Brief:
Output the full listing word for word.

Dataset content:

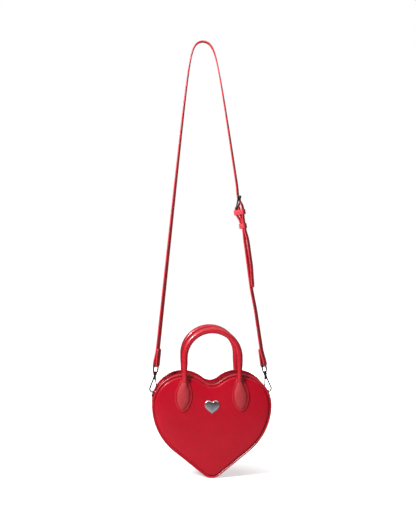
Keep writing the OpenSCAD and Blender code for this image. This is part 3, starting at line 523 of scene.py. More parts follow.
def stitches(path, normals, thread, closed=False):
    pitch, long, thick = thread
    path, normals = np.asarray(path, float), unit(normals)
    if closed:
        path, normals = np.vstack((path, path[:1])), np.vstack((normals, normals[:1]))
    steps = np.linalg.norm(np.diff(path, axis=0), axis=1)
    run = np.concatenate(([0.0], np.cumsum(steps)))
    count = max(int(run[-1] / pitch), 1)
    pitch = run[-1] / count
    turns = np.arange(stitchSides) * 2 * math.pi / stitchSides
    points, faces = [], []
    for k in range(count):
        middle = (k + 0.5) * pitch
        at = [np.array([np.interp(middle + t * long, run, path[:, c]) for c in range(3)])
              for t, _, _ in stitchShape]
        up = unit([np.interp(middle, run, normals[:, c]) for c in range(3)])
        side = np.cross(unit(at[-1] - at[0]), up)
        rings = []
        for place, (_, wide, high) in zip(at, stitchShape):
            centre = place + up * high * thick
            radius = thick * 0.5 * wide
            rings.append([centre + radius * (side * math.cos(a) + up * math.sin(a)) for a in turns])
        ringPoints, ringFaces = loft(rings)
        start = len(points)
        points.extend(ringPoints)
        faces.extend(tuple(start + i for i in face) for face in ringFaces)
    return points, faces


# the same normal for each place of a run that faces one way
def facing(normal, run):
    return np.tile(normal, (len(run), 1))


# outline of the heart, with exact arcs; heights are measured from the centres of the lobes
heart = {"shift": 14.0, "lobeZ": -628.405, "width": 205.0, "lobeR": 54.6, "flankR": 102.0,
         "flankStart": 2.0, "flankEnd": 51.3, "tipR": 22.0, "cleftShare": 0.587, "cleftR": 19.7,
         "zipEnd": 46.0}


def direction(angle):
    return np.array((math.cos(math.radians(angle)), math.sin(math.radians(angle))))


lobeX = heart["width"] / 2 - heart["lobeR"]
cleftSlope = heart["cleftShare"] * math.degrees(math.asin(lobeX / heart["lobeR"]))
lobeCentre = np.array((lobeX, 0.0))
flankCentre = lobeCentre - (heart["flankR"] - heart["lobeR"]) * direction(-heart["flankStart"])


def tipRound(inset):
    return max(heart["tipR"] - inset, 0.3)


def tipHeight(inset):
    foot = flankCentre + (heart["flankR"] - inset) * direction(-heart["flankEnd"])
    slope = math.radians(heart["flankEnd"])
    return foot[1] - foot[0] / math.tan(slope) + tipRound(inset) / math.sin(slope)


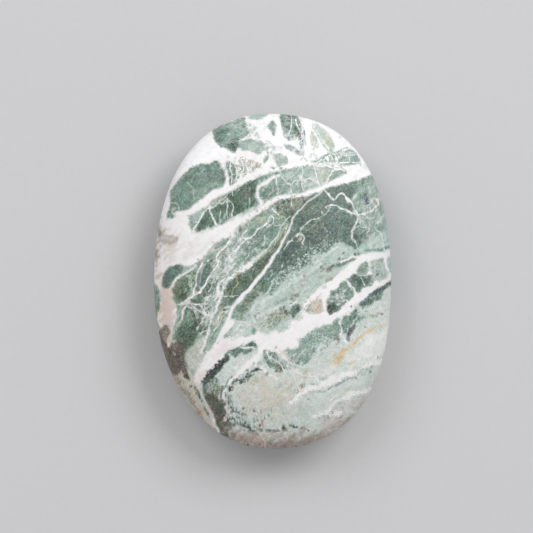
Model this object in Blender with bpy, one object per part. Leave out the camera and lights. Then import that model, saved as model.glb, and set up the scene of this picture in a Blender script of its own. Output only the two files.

Answer to the task:
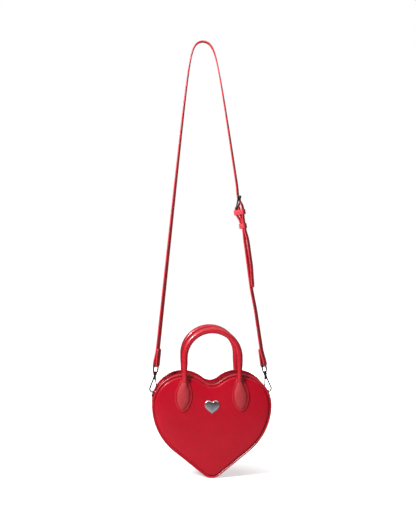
Keep writing the OpenSCAD and Blender code for this image. This is part 3, starting at line 523 of scene.py. More parts follow.
def stitches(path, normals, thread, closed=False):
    pitch, long, thick = thread
    path, normals = np.asarray(path, float), unit(normals)
    if closed:
        path, normals = np.vstack((path, path[:1])), np.vstack((normals, normals[:1]))
    steps = np.linalg.norm(np.diff(path, axis=0), axis=1)
    run = np.concatenate(([0.0], np.cumsum(steps)))
    count = max(int(run[-1] / pitch), 1)
    pitch = run[-1] / count
    turns = np.arange(stitchSides) * 2 * math.pi / stitchSides
    points, faces = [], []
    for k in range(count):
        middle = (k + 0.5) * pitch
        at = [np.array([np.interp(middle + t * long, run, path[:, c]) for c in range(3)])
              for t, _, _ in stitchShape]
        up = unit([np.interp(middle, run, normals[:, c]) for c in range(3)])
        side = np.cross(unit(at[-1] - at[0]), up)
        rings = []
        for place, (_, wide, high) in zip(at, stitchShape):
            centre = place + up * high * thick
            radius = thick * 0.5 * wide
            rings.append([centre + radius * (side * math.cos(a) + up * math.sin(a)) for a in turns])
        ringPoints, ringFaces = loft(rings)
        start = len(points)
        points.extend(ringPoints)
        faces.extend(tuple(start + i for i in face) for face in ringFaces)
    return points, faces


# the same normal for each place of a run that faces one way
def facing(normal, run):
    return np.tile(normal, (len(run), 1))


# outline of the heart, with exact arcs; heights are measured from the centres of the lobes
heart = {"shift": 14.0, "lobeZ": -628.405, "width": 205.0, "lobeR": 54.6, "flankR": 102.0,
         "flankStart": 2.0, "flankEnd": 51.3, "tipR": 22.0, "cleftShare": 0.587, "cleftR": 19.7,
         "zipEnd": 46.0}


def direction(angle):
    return np.array((math.cos(math.radians(angle)), math.sin(math.radians(angle))))


lobeX = heart["width"] / 2 - heart["lobeR"]
cleftSlope = heart["cleftShare"] * math.degrees(math.asin(lobeX / heart["lobeR"]))
lobeCentre = np.array((lobeX, 0.0))
flankCentre = lobeCentre - (heart["flankR"] - heart["lobeR"]) * direction(-heart["flankStart"])


def tipRound(inset):
    return max(heart["tipR"] - inset, 0.3)


def tipHeight(inset):
    foot = flankCentre + (heart["flankR"] - inset) * direction(-heart["flankEnd"])
    slope = math.radians(heart["flankEnd"])
    return foot[1] - foot[0] / math.tan(slope) + tipRound(inset) / math.sin(slope)


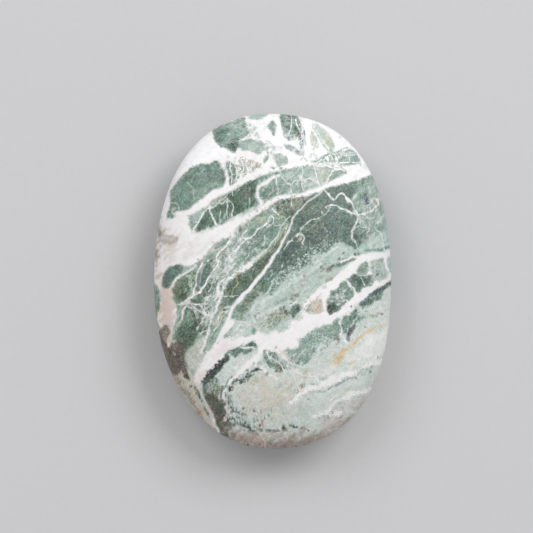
Model this object in Blender with bpy, one object per part. Leave out the camera and lights. Then import that model, saved as model.glb, and set up the scene of this picture in a Blender script of its own. Output only the two files.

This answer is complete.